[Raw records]
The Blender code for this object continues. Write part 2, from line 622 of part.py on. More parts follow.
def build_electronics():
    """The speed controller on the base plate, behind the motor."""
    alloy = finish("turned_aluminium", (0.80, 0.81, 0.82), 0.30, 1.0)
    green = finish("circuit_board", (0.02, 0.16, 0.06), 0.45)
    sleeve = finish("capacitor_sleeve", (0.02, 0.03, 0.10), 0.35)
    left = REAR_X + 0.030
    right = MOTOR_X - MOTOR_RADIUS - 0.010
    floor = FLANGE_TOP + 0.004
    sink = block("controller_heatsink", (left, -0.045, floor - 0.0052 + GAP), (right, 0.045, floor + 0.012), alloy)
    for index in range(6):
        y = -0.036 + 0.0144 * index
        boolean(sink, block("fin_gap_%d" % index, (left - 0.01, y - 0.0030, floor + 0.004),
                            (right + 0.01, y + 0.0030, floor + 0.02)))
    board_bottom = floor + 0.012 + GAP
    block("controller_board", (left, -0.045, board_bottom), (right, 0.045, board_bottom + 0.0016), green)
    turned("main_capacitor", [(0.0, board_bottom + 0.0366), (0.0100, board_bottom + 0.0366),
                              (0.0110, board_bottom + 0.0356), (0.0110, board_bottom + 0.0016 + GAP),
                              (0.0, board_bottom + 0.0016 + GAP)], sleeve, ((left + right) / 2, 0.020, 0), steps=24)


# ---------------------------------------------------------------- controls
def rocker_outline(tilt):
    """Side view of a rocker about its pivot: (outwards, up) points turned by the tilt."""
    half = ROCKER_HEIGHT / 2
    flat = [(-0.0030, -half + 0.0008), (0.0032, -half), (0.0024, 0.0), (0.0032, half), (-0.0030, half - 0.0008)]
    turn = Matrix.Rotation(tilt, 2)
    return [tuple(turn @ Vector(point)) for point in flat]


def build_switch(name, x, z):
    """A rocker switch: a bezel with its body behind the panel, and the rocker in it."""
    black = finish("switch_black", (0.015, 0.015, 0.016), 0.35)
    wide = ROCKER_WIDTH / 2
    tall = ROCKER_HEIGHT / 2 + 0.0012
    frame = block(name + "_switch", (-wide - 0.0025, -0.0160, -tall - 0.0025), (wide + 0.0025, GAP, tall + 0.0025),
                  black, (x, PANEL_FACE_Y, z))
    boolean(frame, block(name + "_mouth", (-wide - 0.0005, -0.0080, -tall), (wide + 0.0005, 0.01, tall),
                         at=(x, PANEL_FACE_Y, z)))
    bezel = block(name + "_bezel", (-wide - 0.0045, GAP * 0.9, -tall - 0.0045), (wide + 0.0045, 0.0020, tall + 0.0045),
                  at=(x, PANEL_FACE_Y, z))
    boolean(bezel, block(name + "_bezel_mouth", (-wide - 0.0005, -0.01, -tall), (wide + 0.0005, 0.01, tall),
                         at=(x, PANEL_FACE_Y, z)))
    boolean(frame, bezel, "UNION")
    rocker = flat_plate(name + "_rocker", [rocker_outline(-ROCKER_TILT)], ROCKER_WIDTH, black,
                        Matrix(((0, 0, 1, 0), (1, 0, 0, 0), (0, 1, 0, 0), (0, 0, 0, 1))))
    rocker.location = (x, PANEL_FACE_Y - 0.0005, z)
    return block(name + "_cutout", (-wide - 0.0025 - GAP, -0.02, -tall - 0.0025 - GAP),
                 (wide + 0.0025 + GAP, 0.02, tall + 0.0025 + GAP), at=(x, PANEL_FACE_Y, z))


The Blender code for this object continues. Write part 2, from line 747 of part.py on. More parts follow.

INSTRUCTIONS TO FOLLOW: Your task is to output all of the data above word for word.

WRITTEN SOLUTION:
The Blender code for this object continues. Write part 2, from line 622 of part.py on. More parts follow.
def build_electronics():
    """The speed controller on the base plate, behind the motor."""
    alloy = finish("turned_aluminium", (0.80, 0.81, 0.82), 0.30, 1.0)
    green = finish("circuit_board", (0.02, 0.16, 0.06), 0.45)
    sleeve = finish("capacitor_sleeve", (0.02, 0.03, 0.10), 0.35)
    left = REAR_X + 0.030
    right = MOTOR_X - MOTOR_RADIUS - 0.010
    floor = FLANGE_TOP + 0.004
    sink = block("controller_heatsink", (left, -0.045, floor - 0.0052 + GAP), (right, 0.045, floor + 0.012), alloy)
    for index in range(6):
        y = -0.036 + 0.0144 * index
        boolean(sink, block("fin_gap_%d" % index, (left - 0.01, y - 0.0030, floor + 0.004),
                            (right + 0.01, y + 0.0030, floor + 0.02)))
    board_bottom = floor + 0.012 + GAP
    block("controller_board", (left, -0.045, board_bottom), (right, 0.045, board_bottom + 0.0016), green)
    turned("main_capacitor", [(0.0, board_bottom + 0.0366), (0.0100, board_bottom + 0.0366),
                              (0.0110, board_bottom + 0.0356), (0.0110, board_bottom + 0.0016 + GAP),
                              (0.0, board_bottom + 0.0016 + GAP)], sleeve, ((left + right) / 2, 0.020, 0), steps=24)


# ---------------------------------------------------------------- controls
def rocker_outline(tilt):
    """Side view of a rocker about its pivot: (outwards, up) points turned by the tilt."""
    half = ROCKER_HEIGHT / 2
    flat = [(-0.0030, -half + 0.0008), (0.0032, -half), (0.0024, 0.0), (0.0032, half), (-0.0030, half - 0.0008)]
    turn = Matrix.Rotation(tilt, 2)
    return [tuple(turn @ Vector(point)) for point in flat]


def build_switch(name, x, z):
    """A rocker switch: a bezel with its body behind the panel, and the rocker in it."""
    black = finish("switch_black", (0.015, 0.015, 0.016), 0.35)
    wide = ROCKER_WIDTH / 2
    tall = ROCKER_HEIGHT / 2 + 0.0012
    frame = block(name + "_switch", (-wide - 0.0025, -0.0160, -tall - 0.0025), (wide + 0.0025, GAP, tall + 0.0025),
                  black, (x, PANEL_FACE_Y, z))
    boolean(frame, block(name + "_mouth", (-wide - 0.0005, -0.0080, -tall), (wide + 0.0005, 0.01, tall),
                         at=(x, PANEL_FACE_Y, z)))
    bezel = block(name + "_bezel", (-wide - 0.0045, GAP * 0.9, -tall - 0.0045), (wide + 0.0045, 0.0020, tall + 0.0045),
                  at=(x, PANEL_FACE_Y, z))
    boolean(bezel, block(name + "_bezel_mouth", (-wide - 0.0005, -0.01, -tall), (wide + 0.0005, 0.01, tall),
                         at=(x, PANEL_FACE_Y, z)))
    boolean(frame, bezel, "UNION")
    rocker = flat_plate(name + "_rocker", [rocker_outline(-ROCKER_TILT)], ROCKER_WIDTH, black,
                        Matrix(((0, 0, 1, 0), (1, 0, 0, 0), (0, 1, 0, 0), (0, 0, 0, 1))))
    rocker.location = (x, PANEL_FACE_Y - 0.0005, z)
    return block(name + "_cutout", (-wide - 0.0025 - GAP, -0.02, -tall - 0.0025 - GAP),
                 (wide + 0.0025 + GAP, 0.02, tall + 0.0025 + GAP), at=(x, PANEL_FACE_Y, z))


The Blender code for this object continues. Write part 2, from line 747 of part.py on. More parts follow.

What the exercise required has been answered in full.